I’m not trying to be inflammatory, Paul, but I think maybe you missed the point.

“Looking at stolen celebrity pictures has a subtly complex psychology…”

and

“…in a way, it’s the price they pay (and also for the stupidity of uploading private pictures on the cloud…).”

To me these are two very different issues, and it seems to me as if the “psychology” line of thinking is a red herring to distract from what’s most important here.

The crime that was committed was the leaking of these photos without permission. Despite the celebrities having to expect a certain level of exposure (pun intended), and yes, despite the “stupidity” of uploading to the Cloud, the photos were those actors’ and actresses’ property and, as such, full control over distribution of those photos is in the owners’ hands.

If a professional photographer uploaded pictures to the Cloud that were his own and not in the public domain, would you blame him if he was angry about the loss of income that might result? But this is just the ownership issue.
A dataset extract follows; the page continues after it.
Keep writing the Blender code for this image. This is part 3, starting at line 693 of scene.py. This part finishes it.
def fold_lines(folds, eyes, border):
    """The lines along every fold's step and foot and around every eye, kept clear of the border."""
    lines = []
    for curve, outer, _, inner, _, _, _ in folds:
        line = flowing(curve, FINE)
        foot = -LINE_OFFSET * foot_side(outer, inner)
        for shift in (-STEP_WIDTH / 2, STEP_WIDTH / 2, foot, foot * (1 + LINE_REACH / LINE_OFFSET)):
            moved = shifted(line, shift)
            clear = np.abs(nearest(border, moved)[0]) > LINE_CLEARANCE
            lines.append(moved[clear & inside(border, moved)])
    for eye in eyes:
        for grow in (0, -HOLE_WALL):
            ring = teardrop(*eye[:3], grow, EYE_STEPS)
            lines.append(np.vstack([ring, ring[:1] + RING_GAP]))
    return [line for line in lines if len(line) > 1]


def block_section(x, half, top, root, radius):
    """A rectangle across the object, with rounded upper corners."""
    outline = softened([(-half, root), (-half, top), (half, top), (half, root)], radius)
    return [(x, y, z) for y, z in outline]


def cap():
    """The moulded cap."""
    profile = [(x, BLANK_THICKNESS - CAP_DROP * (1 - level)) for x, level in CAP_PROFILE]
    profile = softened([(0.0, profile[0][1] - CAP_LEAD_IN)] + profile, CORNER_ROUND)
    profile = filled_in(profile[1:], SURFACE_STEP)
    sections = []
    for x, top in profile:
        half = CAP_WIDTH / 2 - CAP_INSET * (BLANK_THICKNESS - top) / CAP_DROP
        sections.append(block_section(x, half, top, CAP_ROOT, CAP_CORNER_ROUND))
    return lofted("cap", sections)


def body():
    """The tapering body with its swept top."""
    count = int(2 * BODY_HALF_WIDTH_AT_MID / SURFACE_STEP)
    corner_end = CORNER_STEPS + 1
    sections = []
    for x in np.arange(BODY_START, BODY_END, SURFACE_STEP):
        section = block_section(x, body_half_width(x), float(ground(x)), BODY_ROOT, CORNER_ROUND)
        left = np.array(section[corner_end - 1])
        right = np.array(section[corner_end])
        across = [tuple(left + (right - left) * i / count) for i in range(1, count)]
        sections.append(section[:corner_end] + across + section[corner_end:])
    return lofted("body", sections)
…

Your last sentence just smacks of victim blaming. At no point was this anybody’s fault except the person or people responsible for distributing them.

Scott
Reply

“What if media outlets just didn’t publish any stories at all, TV didn’t put anything on the news, and instead we all just agreed to stop using the Cloud because everybody knew it was sketchy from the beginning and who even understands how the fuck it works anyway?”

Do you hear your self?

Scott
Reply

I am sorry. I used what you wrote out of context. I did not understand what you where saying.

Jsianz
Reply

What the hell was the point of writing this? I can’t believe I wasted 2 minutes of my life reading this stupid crap.